Of the lines in this material, how many contain "object"? Answer with a single number only.

>> Start Records supplied

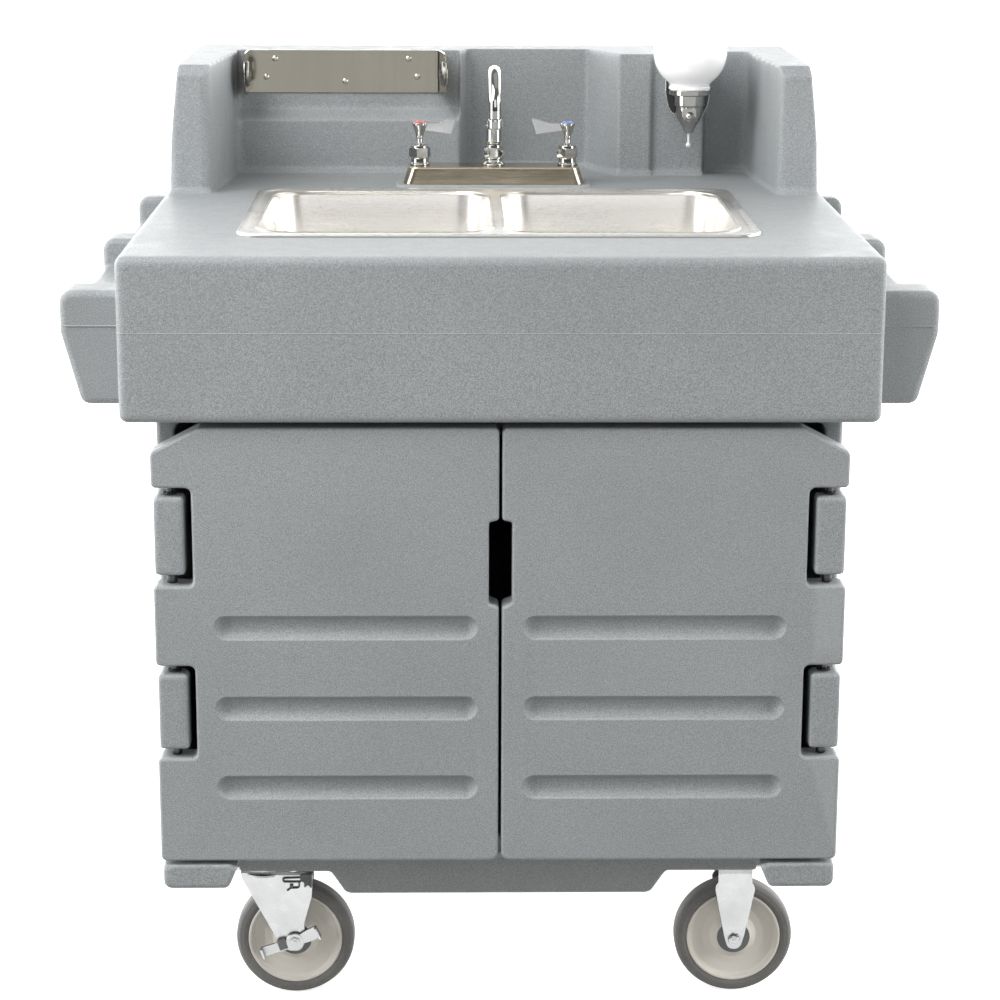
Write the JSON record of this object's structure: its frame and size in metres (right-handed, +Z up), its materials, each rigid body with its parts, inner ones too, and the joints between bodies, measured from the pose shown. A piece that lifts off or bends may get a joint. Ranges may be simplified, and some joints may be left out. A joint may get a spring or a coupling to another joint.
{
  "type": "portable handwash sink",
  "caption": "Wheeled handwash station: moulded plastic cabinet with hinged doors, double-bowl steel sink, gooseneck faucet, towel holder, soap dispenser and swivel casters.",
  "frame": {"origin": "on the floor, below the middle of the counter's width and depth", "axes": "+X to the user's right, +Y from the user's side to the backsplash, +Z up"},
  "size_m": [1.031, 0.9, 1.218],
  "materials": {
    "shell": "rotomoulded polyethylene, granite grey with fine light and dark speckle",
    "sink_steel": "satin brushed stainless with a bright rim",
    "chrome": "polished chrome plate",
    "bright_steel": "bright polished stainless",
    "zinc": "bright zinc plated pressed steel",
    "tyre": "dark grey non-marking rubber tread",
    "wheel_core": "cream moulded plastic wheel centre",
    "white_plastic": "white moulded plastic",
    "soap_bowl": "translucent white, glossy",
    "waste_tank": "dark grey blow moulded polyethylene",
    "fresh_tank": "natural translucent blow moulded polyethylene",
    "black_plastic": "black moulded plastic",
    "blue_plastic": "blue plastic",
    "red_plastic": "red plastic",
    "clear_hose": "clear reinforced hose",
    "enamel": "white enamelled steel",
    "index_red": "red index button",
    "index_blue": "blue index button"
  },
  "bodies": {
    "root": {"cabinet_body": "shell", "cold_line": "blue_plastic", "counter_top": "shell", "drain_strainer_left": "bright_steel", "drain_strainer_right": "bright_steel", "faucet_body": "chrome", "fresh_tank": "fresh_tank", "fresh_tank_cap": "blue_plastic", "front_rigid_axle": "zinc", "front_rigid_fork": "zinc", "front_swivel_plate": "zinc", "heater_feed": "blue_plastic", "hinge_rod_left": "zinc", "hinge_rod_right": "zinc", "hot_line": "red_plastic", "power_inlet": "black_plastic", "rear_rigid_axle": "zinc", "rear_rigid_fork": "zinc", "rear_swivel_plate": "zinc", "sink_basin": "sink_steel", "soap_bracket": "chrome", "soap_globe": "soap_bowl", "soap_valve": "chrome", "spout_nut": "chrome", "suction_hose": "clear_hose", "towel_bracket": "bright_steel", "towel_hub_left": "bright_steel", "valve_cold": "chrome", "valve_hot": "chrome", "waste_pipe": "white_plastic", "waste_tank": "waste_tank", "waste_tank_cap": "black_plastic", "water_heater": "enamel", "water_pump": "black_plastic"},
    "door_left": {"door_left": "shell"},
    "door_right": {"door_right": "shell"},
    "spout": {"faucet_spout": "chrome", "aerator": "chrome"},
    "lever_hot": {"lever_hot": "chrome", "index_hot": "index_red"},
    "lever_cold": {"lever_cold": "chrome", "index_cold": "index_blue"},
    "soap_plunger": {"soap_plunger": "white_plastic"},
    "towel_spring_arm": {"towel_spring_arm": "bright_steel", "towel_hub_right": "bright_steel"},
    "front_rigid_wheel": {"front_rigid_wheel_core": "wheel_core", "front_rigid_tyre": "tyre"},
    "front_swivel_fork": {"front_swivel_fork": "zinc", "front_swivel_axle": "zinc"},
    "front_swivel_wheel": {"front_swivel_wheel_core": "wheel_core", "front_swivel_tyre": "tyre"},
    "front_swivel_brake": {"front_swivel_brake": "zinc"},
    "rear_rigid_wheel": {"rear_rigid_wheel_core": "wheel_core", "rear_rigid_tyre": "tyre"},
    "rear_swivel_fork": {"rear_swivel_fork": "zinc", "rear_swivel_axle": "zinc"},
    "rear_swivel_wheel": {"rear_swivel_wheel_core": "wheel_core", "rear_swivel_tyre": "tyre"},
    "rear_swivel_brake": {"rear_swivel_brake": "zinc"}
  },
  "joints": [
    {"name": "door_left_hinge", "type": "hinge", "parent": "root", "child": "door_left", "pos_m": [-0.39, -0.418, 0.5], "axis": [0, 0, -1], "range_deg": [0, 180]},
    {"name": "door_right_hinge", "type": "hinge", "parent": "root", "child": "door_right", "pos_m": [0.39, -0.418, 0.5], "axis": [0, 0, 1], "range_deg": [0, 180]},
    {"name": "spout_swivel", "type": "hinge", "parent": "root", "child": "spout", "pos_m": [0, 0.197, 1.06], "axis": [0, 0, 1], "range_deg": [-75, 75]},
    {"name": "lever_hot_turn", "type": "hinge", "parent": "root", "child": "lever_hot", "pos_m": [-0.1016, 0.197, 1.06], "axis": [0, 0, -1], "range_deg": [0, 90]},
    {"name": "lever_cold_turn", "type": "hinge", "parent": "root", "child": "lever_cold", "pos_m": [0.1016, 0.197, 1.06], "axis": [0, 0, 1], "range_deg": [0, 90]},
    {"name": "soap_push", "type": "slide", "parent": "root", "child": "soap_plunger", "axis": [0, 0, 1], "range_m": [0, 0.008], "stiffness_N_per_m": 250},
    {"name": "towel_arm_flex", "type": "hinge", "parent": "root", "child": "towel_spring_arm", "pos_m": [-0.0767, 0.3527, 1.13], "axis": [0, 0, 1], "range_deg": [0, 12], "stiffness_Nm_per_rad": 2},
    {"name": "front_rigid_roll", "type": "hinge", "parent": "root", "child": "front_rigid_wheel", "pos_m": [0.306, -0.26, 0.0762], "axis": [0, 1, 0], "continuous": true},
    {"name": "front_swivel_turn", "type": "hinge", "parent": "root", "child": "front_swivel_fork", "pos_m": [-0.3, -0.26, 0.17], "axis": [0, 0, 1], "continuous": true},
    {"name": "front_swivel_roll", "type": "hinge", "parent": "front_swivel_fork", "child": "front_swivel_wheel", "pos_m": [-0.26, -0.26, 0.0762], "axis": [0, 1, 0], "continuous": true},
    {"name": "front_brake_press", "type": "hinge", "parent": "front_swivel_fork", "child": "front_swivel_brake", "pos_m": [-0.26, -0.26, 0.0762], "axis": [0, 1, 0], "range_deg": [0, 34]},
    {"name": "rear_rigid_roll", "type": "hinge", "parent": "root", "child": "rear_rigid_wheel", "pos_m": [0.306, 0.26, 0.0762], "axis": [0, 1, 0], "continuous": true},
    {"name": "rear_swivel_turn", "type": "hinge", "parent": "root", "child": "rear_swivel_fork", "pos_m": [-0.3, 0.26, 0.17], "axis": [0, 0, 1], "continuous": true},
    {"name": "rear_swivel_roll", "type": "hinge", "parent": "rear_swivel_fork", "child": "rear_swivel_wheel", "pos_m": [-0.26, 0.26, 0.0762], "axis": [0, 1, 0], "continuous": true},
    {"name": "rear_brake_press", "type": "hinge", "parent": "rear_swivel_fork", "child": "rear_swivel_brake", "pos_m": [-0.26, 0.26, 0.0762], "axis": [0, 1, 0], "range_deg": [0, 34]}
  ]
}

>> End Records supplied
>> Start Records supplied

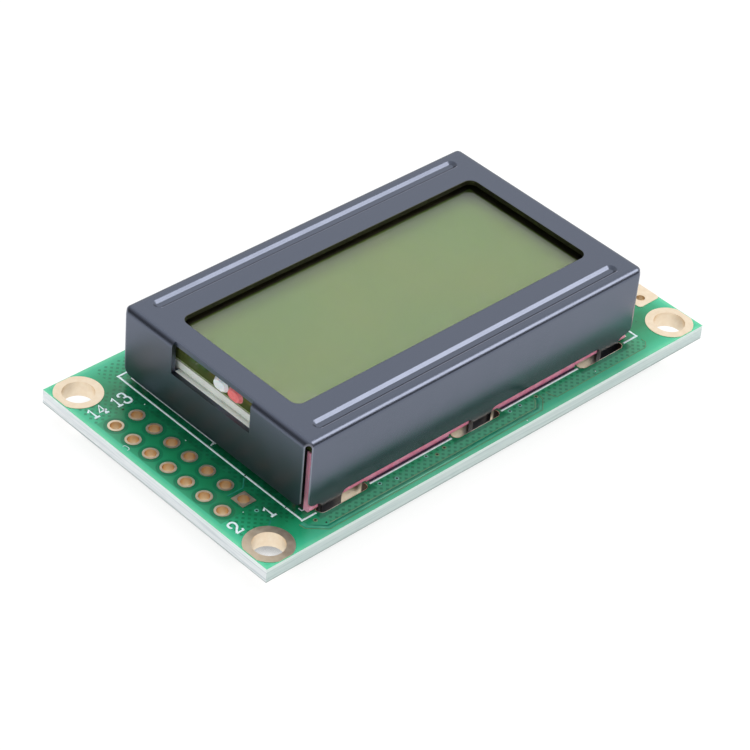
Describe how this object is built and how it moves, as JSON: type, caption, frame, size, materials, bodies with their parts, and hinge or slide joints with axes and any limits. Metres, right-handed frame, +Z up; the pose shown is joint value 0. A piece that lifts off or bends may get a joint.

>> End Records supplied

Response to this task:
2